◆ Records with modeling code ◆
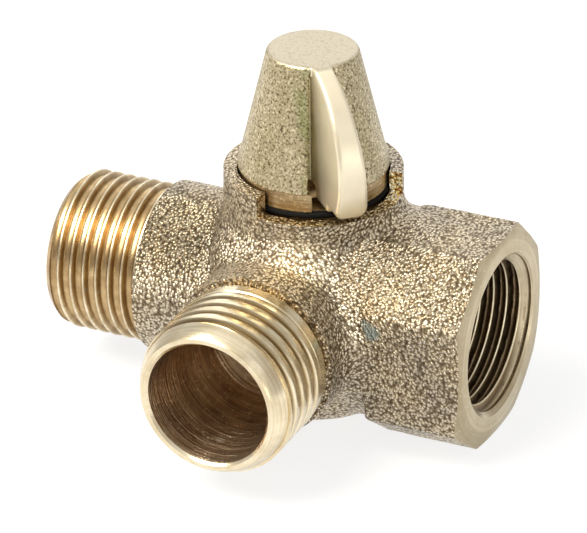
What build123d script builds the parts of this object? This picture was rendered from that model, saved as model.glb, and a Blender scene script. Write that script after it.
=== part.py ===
# Three-way bypass valve: a cast body with two male ports and one female port, and an
# L-port plug turned through a quarter by a cone-shaped handle with a disc-shaped pointer.
# Millimetres, +Z up along the stem. The origin lies on the run axis, where the wall of the
# female thread begins behind its countersink, and +X points out of the female port.
from build123d import *
from math import asin, cos, degrees, hypot, radians, sin, sqrt, tan
import os

# Pipe thread G 1/2, the same on all three ports
thread_major = 20.955
thread_pitch = 1.814
thread_depth = 0.640327 * thread_pitch

# Collar round the stem: most other sizes across and up the valve follow from it
collar_diameter = 23.0
collar_wall = 1.75
collar_foot_rise = 1.2
collar_foot_round = 3.0
collar_rim_drop = 0.5

# Cast barrel, and the three round necks that cross it, each a step thinner
barrel_step = 2.3
barrel_bottom_margin = 0.4
barrel_bottom_round = 8.0
barrel_shoulder_drop = 4.5
barrel_shoulder_round = 6.0
left_neck_step = 2.5
front_neck_step = 2.9
right_neck_step = 0.2
shoulder_round_share = 0.6
cast_round = 2.5

# Ports: reach beyond the barrel, threads and bores
left_reach_beyond = 20.2
front_reach_beyond = 17.8
right_reach_beyond = 12.2
left_thread_length = 13.4
front_thread_length = 13.6
male_wall = 2.3275
male_chamfer = 0.9
bore_edge_break = 0.3
mouth_step = 0.2225
bore_end_web = 1.9

# Octagonal end of the female port, its flats a step away from the round neck
octagon_side_step = 0.4
octagon_top_step = 0.35
octagon_bottom_step = 0.1
octagon_flat_half = 6.1
octagon_upper_corner = 6.4
octagon_lower_corner = 8.4
octagon_overlap = 1.1
octagon_edge_round = 0.8
turned_face_width = 1.8
turned_chamfer_angle = 15.0

# Cutaway of the collar, which stops the pointer
cutaway_depth = 2.8
stop_clearance = 0.15
quarter_travel = 45.0

# Plug, its head and its square stem
plug_step = 0.45
plug_clearance = 0.05
plug_foot = 2.1
port_narrowing = 0.4
ledge_rise = 2.1
head_gap = 0.35
head_lip = 0.7
head_rise = 2.1
head_thickness = 2.4
stem_square = 7.0
stem_length = 10.6
stem_chamfer = 0.6
rest_angle = -45.0

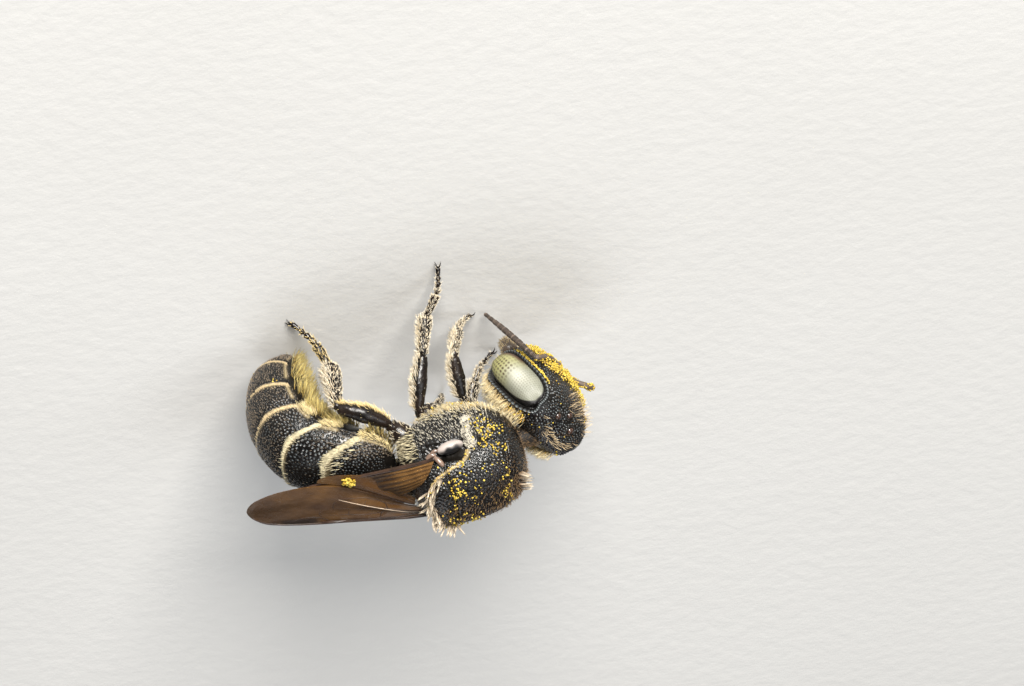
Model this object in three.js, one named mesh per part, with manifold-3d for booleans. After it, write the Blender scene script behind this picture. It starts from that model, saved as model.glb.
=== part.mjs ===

◆ Prompt ◆
Exactly as written, give again every line from the one containing "Model this object" through the last line of the material above, and no other lines.

◆ Exercise output ◆
Model this object in three.js, one named mesh per part, with manifold-3d for booleans. After it, write the Blender scene script behind this picture. It starts from that model, saved as model.glb.
=== part.mjs ===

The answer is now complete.